LuaJIT metrics help understand the stage of Lua garbage collector. They are available in Tarantool 2.6 and later.

General JIT metrics:

  • lj_jit_snap_restore—overall number of snap restores.
  • lj_jit_trace_num—number of JIT traces.
  • lj_jit_trace_abort—overall number of abort traces.
  • lj_jit_mcode_size—total size of all allocated machine code areas.

JIT strings:

  • lj_strhash_hit—number of strings being interned.
  • lj_strhash_miss—total number of string allocations.

GC steps:

  • lj_gc_steps_atomic—count of incremental GC steps (atomic state).
  • lj_gc_steps_sweepstring—count of incremental GC steps (sweepstring state).
  • lj_gc_steps_finalize—count of incremental GC steps (finalize state).
  • lj_gc_steps_sweep—count of incremental GC steps (sweep state).
  • lj_gc_steps_propagate—count of incremental GC steps (propagate state).
  • lj_gc_steps_pause—count of incremental GC steps (pause state).

Allocations:

  • lj_gc_strnum—number of allocated string objects.
  • lj_gc_tabnum—number of allocated table objects.
  • lj_gc_cdatanum—number of allocated cdata objects.
  • lj_gc_udatanum—number of allocated udata objects.
  • lj_gc_freed —total amount of freed memory.
  • lj_gc_total—current allocated Lua memory.
  • lj_gc_allocated—total amount of allocated memory.

These metrics provide the CPU usage statistics.

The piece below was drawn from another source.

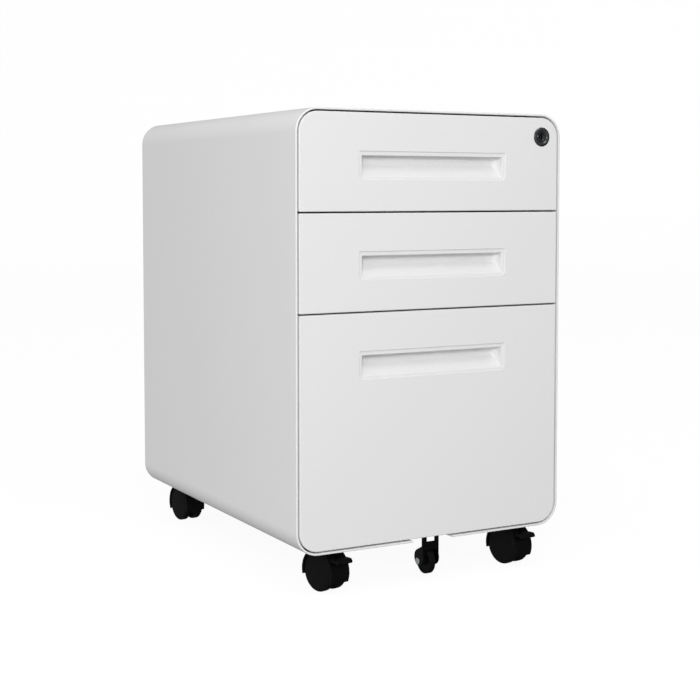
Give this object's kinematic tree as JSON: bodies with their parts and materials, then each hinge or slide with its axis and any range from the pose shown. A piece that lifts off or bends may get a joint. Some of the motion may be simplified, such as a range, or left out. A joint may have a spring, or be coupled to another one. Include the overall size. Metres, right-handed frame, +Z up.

They are only available on Linux.

  • tnt_cpu_count—total number of processors configured by the operating system.

  • tnt_cpu_total—host CPU time.

  • tnt_cpu_thread—Tarantool thread CPU time. This metric always has labels {kind="user", thread_name="tarantool", thread_pid="pid", file_name="init.lua"}, where:

    • kind can be either user or system.
    • thread_name is tarantool, wal, iproto, or coio.
    • file_name is the entrypoint file name, for example, init.lua.